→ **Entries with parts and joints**
_____

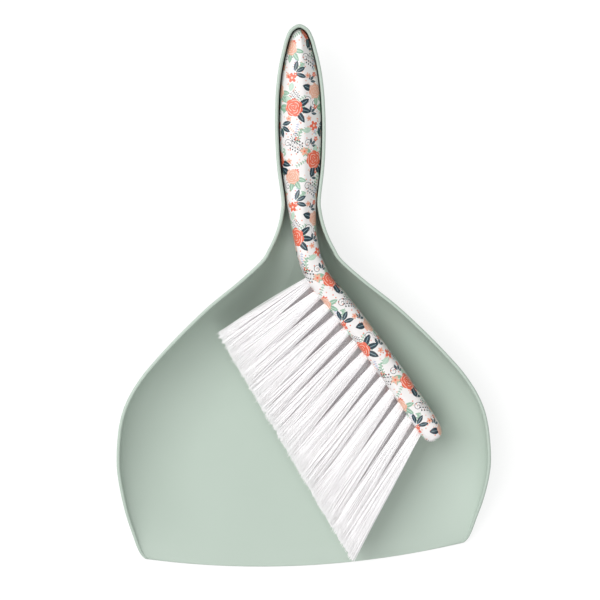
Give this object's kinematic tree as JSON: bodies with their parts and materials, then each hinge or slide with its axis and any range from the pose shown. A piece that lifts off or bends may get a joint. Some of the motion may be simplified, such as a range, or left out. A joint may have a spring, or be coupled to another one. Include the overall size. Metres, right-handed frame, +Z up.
{
  "type": "dust pan and brush set",
  "caption": "Deep curved dust pan with a trough-shaped handle, and a hand brush with an angled head whose grip nests in that handle.",
  "frame": {"origin": "on the table, under the middle of the set's length and width", "axes": "+Y from the lip towards the handle's end, +Z up out of the pan, +X to the side the brush head leans to"},
  "size_m": [0.228, 0.33, 0.045],
  "materials": {
    "sage_plastic": "satin moulded polypropylene, sage green",
    "printed_plastic": "glossy white moulding with a transfer-printed flower pattern",
    "white_filament": "white polyester brush filament",
    "flat_wire": "bright flat wire"
  },
  "bodies": {
    "pan": {"dust_pan": "sage_plastic"},
    "brush": {"brush_body": "printed_plastic", "tuft_upper_01": "white_filament", "tuft_upper_02": "white_filament", "tuft_upper_03": "white_filament", "tuft_upper_04": "white_filament", "tuft_upper_05": "white_filament", "tuft_upper_06": "white_filament", "tuft_upper_07": "white_filament", "tuft_upper_08": "white_filament", "tuft_upper_09": "white_filament", "tuft_upper_10": "white_filament", "tuft_upper_11": "white_filament", "tuft_upper_12": "white_filament", "tuft_upper_13": "white_filament", "tuft_lower_01": "white_filament", "tuft_lower_02": "white_filament", "tuft_lower_03": "white_filament", "tuft_lower_04": "white_filament", "tuft_lower_05": "white_filament", "tuft_lower_06": "white_filament", "tuft_lower_07": "white_filament", "tuft_lower_08": "white_filament", "tuft_lower_09": "white_filament", "tuft_lower_10": "white_filament", "tuft_lower_11": "white_filament", "tuft_lower_12": "white_filament", "anchor_upper_01": "flat_wire", "anchor_upper_02": "flat_wire", "anchor_upper_03": "flat_wire", "anchor_upper_04": "flat_wire", "anchor_upper_05": "flat_wire", "anchor_upper_06": "flat_wire", "anchor_upper_07": "flat_wire", "anchor_upper_08": "flat_wire", "anchor_upper_09": "flat_wire", "anchor_upper_10": "flat_wire", "anchor_upper_11": "flat_wire", "anchor_upper_12": "flat_wire", "anchor_upper_13": "flat_wire", "anchor_lower_01": "flat_wire", "anchor_lower_02": "flat_wire", "anchor_lower_03": "flat_wire", "anchor_lower_04": "flat_wire", "anchor_lower_05": "flat_wire", "anchor_lower_06": "flat_wire", "anchor_lower_07": "flat_wire", "anchor_lower_08": "flat_wire", "anchor_lower_09": "flat_wire", "anchor_lower_10": "flat_wire", "anchor_lower_11": "flat_wire", "anchor_lower_12": "flat_wire"}
  },
  "joints": [
    {"name": "brush_lift", "type": "slide", "parent": "pan", "child": "brush", "axis": [0, 0, 1], "range_m": [0, 0.12]}
  ]
}
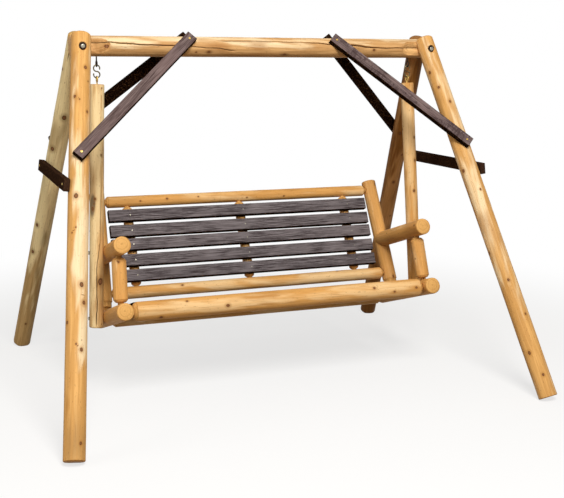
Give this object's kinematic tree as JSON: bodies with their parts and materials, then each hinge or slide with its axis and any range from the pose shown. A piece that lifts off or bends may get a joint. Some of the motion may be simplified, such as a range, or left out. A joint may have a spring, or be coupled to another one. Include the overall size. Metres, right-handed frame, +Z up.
{
  "type": "porch swing",
  "caption": "Log porch swing: a slatted two-seat bench with log arms, hung by hooks under the beam of a braced A-frame stand of peeled logs.",
  "frame": {"origin": "on the ground, at the middle of the four feet and straight below the beam", "axes": "+X along the beam, to the right as seen from in front; +Y to the rear; +Z up; the bench faces -Y"},
  "size_m": [2.6012, 2.108, 1.8962],
  "materials": {
    "peeled_log": "peeled softwood log with knots, clear satin finish",
    "pale_log": "paler peeled softwood log, clear satin finish",
    "dark_board": "dark brown stained board, matt",
    "black_steel": "black finish, worn satin",
    "zinc_steel": "yellow zinc plated"
  },
  "bodies": {
    "stand": {"top_beam": "peeled_log", "front_left_leg": "peeled_log", "front_left_brace": "dark_board", "rear_left_leg": "peeled_log", "rear_left_brace": "dark_board", "left_side_tie": "dark_board", "left_leg_bolt": "zinc_steel", "left_leg_washer": "black_steel", "left_leg_nut": "black_steel", "left_beam_eye": "black_steel", "front_right_leg": "peeled_log", "front_right_brace": "dark_board", "rear_right_leg": "peeled_log", "rear_right_brace": "dark_board", "right_side_tie": "dark_board", "right_leg_bolt": "zinc_steel", "right_leg_washer": "black_steel", "right_leg_nut": "black_steel", "right_beam_eye": "black_steel"},
    "left_hook": {"left_s_hook": "zinc_steel"},
    "right_hook": {"right_s_hook": "zinc_steel"},
    "bench": {"left_hanger": "pale_log", "left_side_rail": "peeled_log", "left_armrest": "peeled_log", "left_arm_post": "peeled_log", "left_back_post": "peeled_log", "left_hanger_eye": "zinc_steel", "left_arm_lag_bolt": "zinc_steel", "left_rail_lag_bolt": "zinc_steel", "right_hanger": "pale_log", "right_side_rail": "peeled_log", "right_armrest": "peeled_log", "right_arm_post": "peeled_log", "right_back_post": "peeled_log", "right_hanger_eye": "zinc_steel", "right_arm_lag_bolt": "zinc_steel", "right_rail_lag_bolt": "zinc_steel", "front_seat_log": "peeled_log", "rear_seat_log": "peeled_log", "top_back_rail": "peeled_log", "lower_back_rail": "peeled_log", "left_back_spindle": "peeled_log", "left_seat_bearer": "peeled_log", "middle_back_spindle": "peeled_log", "middle_seat_bearer": "peeled_log", "right_back_spindle": "peeled_log", "right_seat_bearer": "peeled_log", "back_slat_1": "dark_board", "back_slat_2": "dark_board", "back_slat_3": "dark_board", "back_slat_4": "dark_board", "back_slat_5": "dark_board", "seat_slat_1": "dark_board", "seat_slat_2": "dark_board", "seat_slat_3": "dark_board", "seat_slat_4": "dark_board", "seat_slat_5": "dark_board"}
  },
  "joints": [
    {"name": "left_hook_swing", "type": "hinge", "parent": "stand", "child": "left_hook", "pos_m": [-0.89561, 0, 1.72151], "axis": [1, 0, 0], "range_deg": [-22, 22]},
    {"name": "right_hook_swing", "type": "hinge", "parent": "stand", "child": "right_hook", "pos_m": [0.89561, 0, 1.72151], "axis": [1, 0, 0], "range_deg": [-22, 22]},
    {"name": "bench_rock", "type": "hinge", "parent": "left_hook", "child": "bench", "pos_m": [-0.89561, 0, 1.65751], "axis": [1, 0, 0], "range_deg": [-8, 8]}
  ],
  "couplings": [
    {"joint": "right_hook_swing", "follows": "left_hook_swing", "ratio": 1}
  ]
}
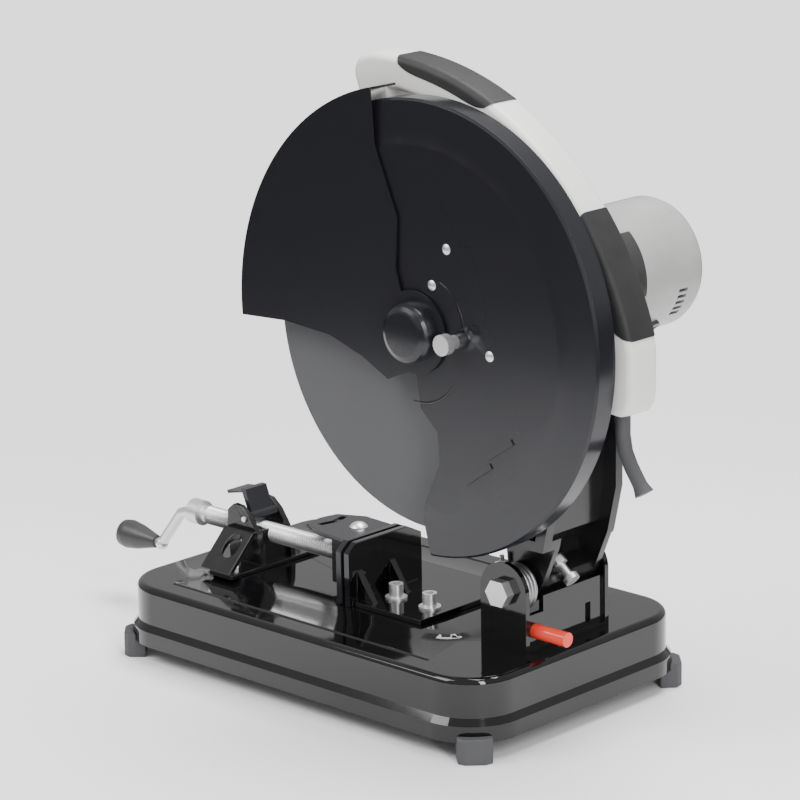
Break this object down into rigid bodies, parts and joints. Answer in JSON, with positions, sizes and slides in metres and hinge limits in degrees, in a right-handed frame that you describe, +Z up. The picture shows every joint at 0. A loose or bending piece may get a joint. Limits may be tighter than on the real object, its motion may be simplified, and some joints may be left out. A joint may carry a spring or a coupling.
{
  "type": "abrasive chop saw",
  "caption": "Abrasive chop saw with a pressed steel base, quick vise, spring-raised arm, side motor, D-shaped handle and a swinging guard over a cutting disc.",
  "frame": {"origin": "centre of the footprint at the underside of the feet", "axes": "+X from the vise crank to the arm pivot, +Z up, -Y towards the guard's open face"},
  "size_m": [0.6782, 0.3084, 0.576],
  "materials": {
    "black_gloss": "gloss",
    "rubber": "matte",
    "bright_steel": "bright",
    "spring_steel": "dark",
    "red_plastic": "gloss",
    "black_plastic": "satin",
    "light_plastic": "satin",
    "abrasive": "gritty",
    "cast_alloy": "cast",
    "core_steel": "laminated",
    "copper": "turned",
    "carbon": "matte"
  },
  "bodies": {
    "base": {"base_pan": "black_gloss", "rubber_feet": "rubber", "pivot_bracket": "black_gloss", "bracket_bolts": "bright_steel", "base_nuts": "bright_steel", "pivot_shaft": "bright_steel", "pivot_nut": "bright_steel", "torsion_spring": "spring_steel", "fence_plate": "black_gloss", "fence_washers": "bright_steel", "fence_bolts": "bright_steel", "screw_bracket": "black_gloss", "screw_bracket_bolts": "bright_steel", "nut_lever_pin": "bright_steel"},
    "nut_lever": {"nut_lever": "black_gloss"},
    "jaw_carriage": {"jaw_block": "black_gloss", "jaw_pin": "bright_steel"},
    "jaw_face": {"jaw_plate": "black_gloss"},
    "screw": {"vise_screw": "bright_steel", "crank_handle": "bright_steel"},
    "knob": {"crank_knob": "black_plastic"},
    "lock_pin": {"lock_pin": "bright_steel", "lock_pin_sleeve": "red_plastic"},
    "head": {"arm_casting": "black_gloss", "arm_bolts": "bright_steel", "stop_bolt": "bright_steel", "stop_nut": "bright_steel", "gear_case": "cast_alloy", "gear_cover": "cast_alloy", "bearings": "bright_steel", "field_stator": "core_steel", "motor_housing": "light_plastic", "motor_end_cap": "light_plastic", "blank_label": "black_plastic", "carbon_brushes": "carbon", "brush_caps": "black_plastic", "main_guard": "black_gloss", "guard_back_plate": "black_gloss", "guard_screws": "bright_steel", "handle_left": "light_plastic", "handle_right": "light_plastic", "top_grip": "rubber", "rear_grip": "rubber", "switch_body": "black_plastic", "strain_boot": "rubber"},
    "spindle": {"spindle": "bright_steel", "gear_wheel": "bright_steel", "inner_flange": "bright_steel", "outer_flange": "bright_steel", "clamp_bolt": "bright_steel", "cutting_disc": "abrasive"},
    "rotor": {"armature": "core_steel", "commutator": "copper", "cooling_fan": "black_plastic", "pinion": "bright_steel"},
    "guard": {"moving_guard": "black_gloss"},
    "thumb_screw": {"thumb_screw": "bright_steel"},
    "trigger": {"trigger": "black_plastic"},
    "lock_button": {"lock_button": "black_plastic"},
    "shaft_lock": {"shaft_lock_button": "black_plastic"}
  },
  "joints": [
    {"name": "arm_swing", "type": "hinge", "parent": "base", "child": "head", "pos_m": [0.18486, -0.0088, 0.124], "axis": [0, -1, 0], "range_deg": [0, 40], "stiffness_Nm_per_rad": 20, "springref_deg": -22.92},
    {"name": "disc_spin", "type": "hinge", "parent": "head", "child": "spindle", "pos_m": [0.12536, -0.0838, 0.351], "axis": [0, 1, 0], "continuous": true},
    {"name": "motor_spin", "type": "hinge", "parent": "head", "child": "rotor", "pos_m": [0.17786, -0.0088, 0.377], "axis": [0, 1, 0], "continuous": true},
    {"name": "guard_swing", "type": "hinge", "parent": "head", "child": "guard", "pos_m": [0.12536, -0.1058, 0.351], "axis": [0, 1, 0], "range_deg": [0, 70]},
    {"name": "thumb_screw_turn", "type": "hinge", "parent": "head", "child": "thumb_screw", "pos_m": [0.16936, -0.1058, 0.349], "axis": [0, 1, 0], "continuous": true},
    {"name": "jaw_slide", "type": "slide", "parent": "base", "child": "jaw_carriage", "axis": [1, 0, 0], "range_m": [-0.058, 0.001]},
    {"name": "screw_turn", "type": "hinge", "parent": "jaw_carriage", "child": "screw", "pos_m": [-0.19314, -0.0308, 0.106], "axis": [1, 0, 0], "range_deg": [-6960, 120]},
    {"name": "crank_knob_spin", "type": "hinge", "parent": "screw", "child": "knob", "pos_m": [-0.31314, -0.0308, 0.064], "axis": [1, 0, 0], "continuous": true},
    {"name": "jaw_swivel", "type": "hinge", "parent": "jaw_carriage", "child": "jaw_face", "pos_m": [-0.02014, -0.0288, 0.131], "axis": [0, 0, 1], "range_deg": [-2.5, 2.5]},
    {"name": "nut_lever_tilt", "type": "hinge", "parent": "base", "child": "nut_lever", "pos_m": [-0.14414, -0.0308, 0.121], "axis": [0, 1, 0], "range_deg": [0, 30]},
    {"name": "lock_pin_slide", "type": "slide", "parent": "base", "child": "lock_pin", "axis": [-1, 0, 0], "range_m": [0, 0.012]},
    {"name": "trigger_pull", "type": "slide", "parent": "head", "child": "trigger", "axis": [0.2756, 0, 0.9613], "range_m": [0, 0.004], "stiffness_N_per_m": 800, "springref_m": -0.002},
    {"name": "lock_button_press", "type": "slide", "parent": "head", "child": "lock_button", "axis": [0, -1, 0], "range_m": [0, 0.0025], "stiffness_N_per_m": 500, "springref_m": -0.001},
    {"name": "shaft_lock_press", "type": "slide", "parent": "head", "child": "shaft_lock", "axis": [0, 0, -1], "range_m": [0, 0.0018], "stiffness_N_per_m": 800, "springref_m": -0.001}
  ],
  "couplings": [
    {"joint": "motor_spin", "follows": "disc_spin", "ratio": -4.5},
    {"joint": "screw_turn", "follows": "jaw_slide", "rad_per_m": 2094.4}
  ]
}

_____

→ **Short task**
Go through the records above and copy every line with the word "from".

→ **Answer to this task**
Give this object's kinematic tree as JSON: bodies with their parts and materials, then each hinge or slide with its axis and any range from the pose shown. A piece that lifts off or bends may get a joint. Some of the motion may be simplified, such as a range, or left out. A joint may have a spring, or be coupled to another one. Include the overall size. Metres, right-handed frame, +Z up.
  "frame": {"origin": "on the table, under the middle of the set's length and width", "axes": "+Y from the lip towards the handle's end, +Z up out of the pan, +X to the side the brush head leans to"},
Give this object's kinematic tree as JSON: bodies with their parts and materials, then each hinge or slide with its axis and any range from the pose shown. A piece that lifts off or bends may get a joint. Some of the motion may be simplified, such as a range, or left out. A joint may have a spring, or be coupled to another one. Include the overall size. Metres, right-handed frame, +Z up.
  "frame": {"origin": "on the ground, at the middle of the four feet and straight below the beam", "axes": "+X along the beam, to the right as seen from in front; +Y to the rear; +Z up; the bench faces -Y"},
  "frame": {"origin": "centre of the footprint at the underside of the feet", "axes": "+X from the vise crank to the arm pivot, +Z up, -Y towards the guard's open face"},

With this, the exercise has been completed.